L’Europe a besoin de toutes ses langues et de toutes ses
cultures pour exister dignement en tant que grande puissance indépendante.
On ne peut être écouté qu’en étant soi-même ! Si
certains d’entre vous se trouvaient tentés de faire
officiellement de l’anglais la langue unique officielle de
l’UE, permettez-moi de rappeler à vos mémoires cet événement
passé :
- Lors
de l’Europe à 6, il avait été mis en ordre du jour la
proposition de faire du français la langue unique officielle de
la CEE (ancien nom de l’UE !). Tous les députés, sauf un
(flamand), étaient pour, mais le gouvernement français a refusé
en raison de l’inégalité que cela provoquerait entre les
pays membres de l’Union.

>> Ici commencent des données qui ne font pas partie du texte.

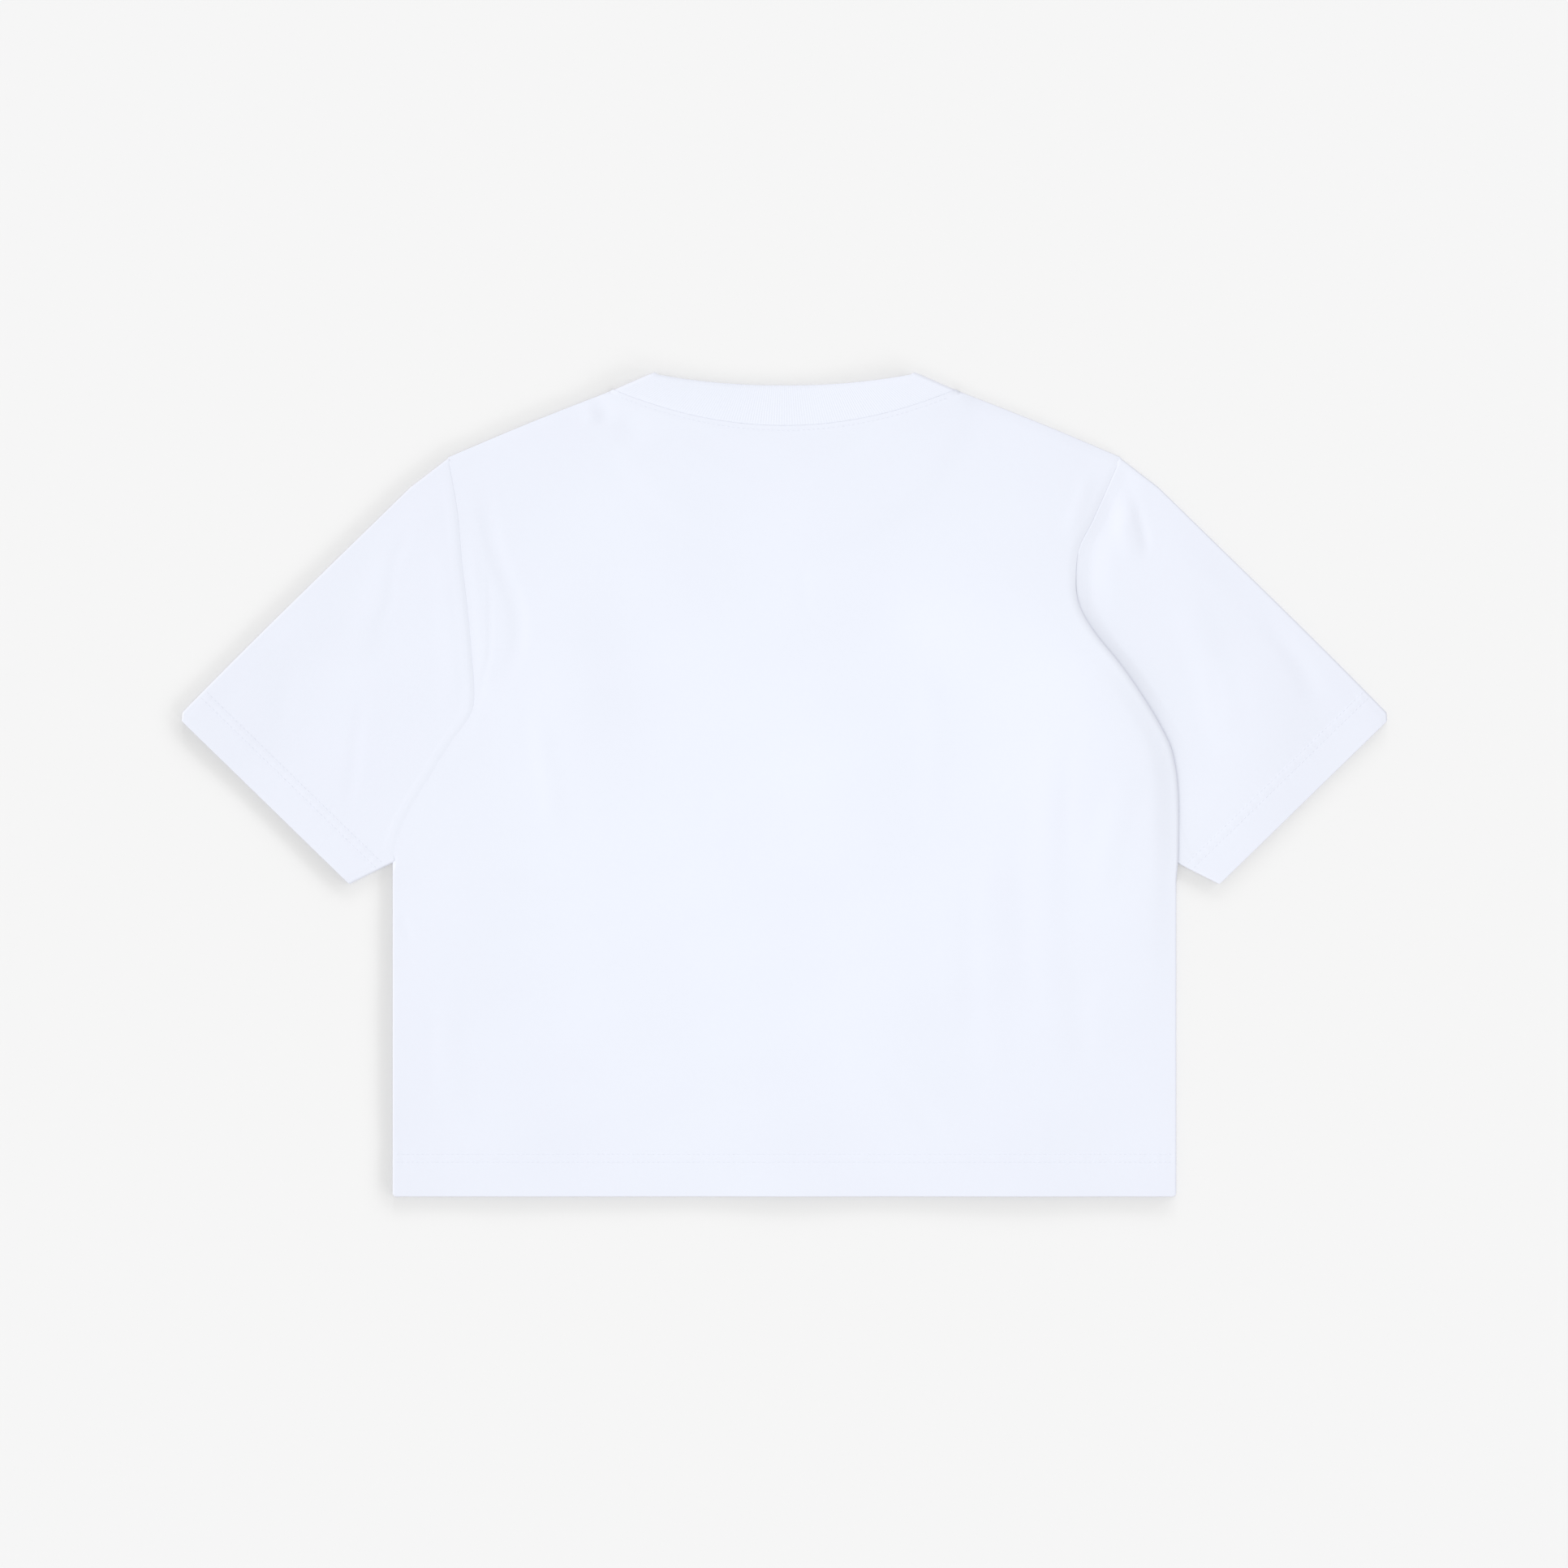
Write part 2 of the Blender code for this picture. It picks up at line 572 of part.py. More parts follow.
def neck_rib(material):
    """One closed band: its back half lies above, its front half below, folded over at both neck points."""
    sections = []

    def fold_over(side, turns):
        free_end = Vector((side * RIB_END_INNER.x, RIB_END_INNER.y))
        seam_end = Vector((side * RIB_END_SEAM.x, RIB_END_SEAM.y))
        neck_point, seam_point = on_plan(side, NECK_OUT, 0.0), on_plan(side, NECK_SEAM_OUT, NECK_SEAM_DROP)
        way = (seam_point - neck_point).normalized()
        free_out = neck_point - way * RIB_ROUND - free_end
        seam_out = seam_point + way * RIB_SQUARE - seam_end
        tight = (RIB_RADIUS - RIB_WALL) / RIB_RADIUS  # the inner face's radius as a share of the outer face's
        for turn in turns:
            out, rise = math.cos(math.radians(turn)), math.sin(math.radians(turn))
            faces = [(free_end + free_out * out * s, seam_end + seam_out * out * s) for s in (1.0, tight)]
            heights = [RIB_RADIUS * (1 + rise * s) for s in (1.0, tight)]
            sections.append(rib_section(*faces, *heights))

    for k, face in enumerate(zip(back_rib_line(False), back_rib_line(True))):
        middle = 1 - abs(2 * k / RIB_BACK_STEPS - 1)
        back_top = 2 * RIB_RADIUS - RIB_SAG * smoothstep(0.0, RIB_SAG_SHARE, middle)
        sections.append(rib_section(face, face, back_top, back_top - RIB_WALL))
    fold_over(1, RIB_FOLD_TURNS)
    for face in zip(reversed(front_rib_line(0.0)), reversed(front_rib_line(RIB_WIDTH))):
        sections.append(rib_section(face, face, 0.0, RIB_WALL))
    fold_over(-1, reversed(RIB_FOLD_TURNS))
    made = grid_mesh(sections, rings=True, loop=True)
    bmesh.ops.recalc_face_normals(made, faces=made.faces)
    return add_object("neck_rib", made, material)


def left_armhole(drop):
    return curve_at(BACK_LEFT, drop)


def right_armhole(drop):
    return curve_at(BACK_RIGHT, drop) - tuck_at(drop)


def main():
    clear_scene()
    cloth = cloth_material("white_jersey", CLOTH_COLOUR)
    rib = cloth_material("white_rib", RIB_COLOUR)
    back_panel(cloth)
    front_panel(cloth)
    sleeve("sleeve_left", -1, left_armhole, LEFT_SLEEVE_FOLDS, cloth)
    sleeve("sleeve_right", 1, right_armhole, RIGHT_SLEEVE_FOLDS, cloth)
    neck_rib(rib)


main()
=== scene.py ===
"""Looks of a white cropped T-shirt with set-in sleeves, laid flat with its back side up.

Each cut piece is a thin shell on its solid's form, with its creases, seams and stitches. Metres: X runs
across the garment, Y from the hem to the neck and Z up from the surface it lies on. On the pattern, `out` is
the distance from the centre line, negative on the left where a fold's path says so, and `drop` the distance
below the neck points, where the shoulders meet the neck opening.
"""

import math

import bpy
import numpy as np
from numpy.linalg import norm
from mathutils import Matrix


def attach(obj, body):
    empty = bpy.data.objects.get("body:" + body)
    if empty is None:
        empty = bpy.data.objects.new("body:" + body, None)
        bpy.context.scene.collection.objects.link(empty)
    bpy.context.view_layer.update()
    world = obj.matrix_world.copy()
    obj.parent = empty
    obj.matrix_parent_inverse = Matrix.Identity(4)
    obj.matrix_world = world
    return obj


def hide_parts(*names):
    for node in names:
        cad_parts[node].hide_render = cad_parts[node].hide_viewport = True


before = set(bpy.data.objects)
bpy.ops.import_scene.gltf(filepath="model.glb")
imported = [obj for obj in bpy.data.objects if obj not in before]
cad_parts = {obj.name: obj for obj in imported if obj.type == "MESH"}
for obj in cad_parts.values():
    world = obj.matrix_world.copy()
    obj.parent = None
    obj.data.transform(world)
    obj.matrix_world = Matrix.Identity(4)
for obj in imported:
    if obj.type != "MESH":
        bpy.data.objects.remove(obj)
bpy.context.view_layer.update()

# ---- the cut, as in the solids but for the edge of the fold over the right sleeve and the front's edge ----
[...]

Et aujourd’hui vous donneriez ce
privilège immense (refusé hier par esprit de justice par
notre pays) à un pays non fondateur et qui a refusé la monnaie
commune ! La France est pays fondateur, nous avons renoncé
à notre monnaie qui nous était si chère (connaissez-vous
beaucoup d’autres peuples dont la monnaie portait leur nom ?),
et nous n’avons jamais revendiqué le privilège « royal »
de faire de notre langue la seule officielle ! Pourquoi
devrions-nous donner celui-ci à la Grande-Bretagne ou à tout
autre pays membre !
Et
les autres pays fondateurs (Allemagne, Italie, Belgique,
Luxembourg, Pays-Bas) ? Pourquoi doivent-ils continuer à être
mis à l’écart ainsi (du point de vue linguistique) ?
Si
l’UE est une maison, nous en sommes les fondations ! Vous
nous amenuisez, nous fêlez, que se passera-t-il à force ?
La maison s’écroulera !
Mais
avant, combien de générations auront été sacrifiées ?
Vous voulez la grandeur de l’UE, dont vous êtes le Commissaire,
alors respectez-la, respectez ses pays fondateurs, leurs
langues et les langues et cultures de tous les peuples de cette
Union Européenne. Merci.
En
vous remerciant de votre lecture, Monsieur le Commissaire, je vous
prie d’agréer mes distinguées salutations.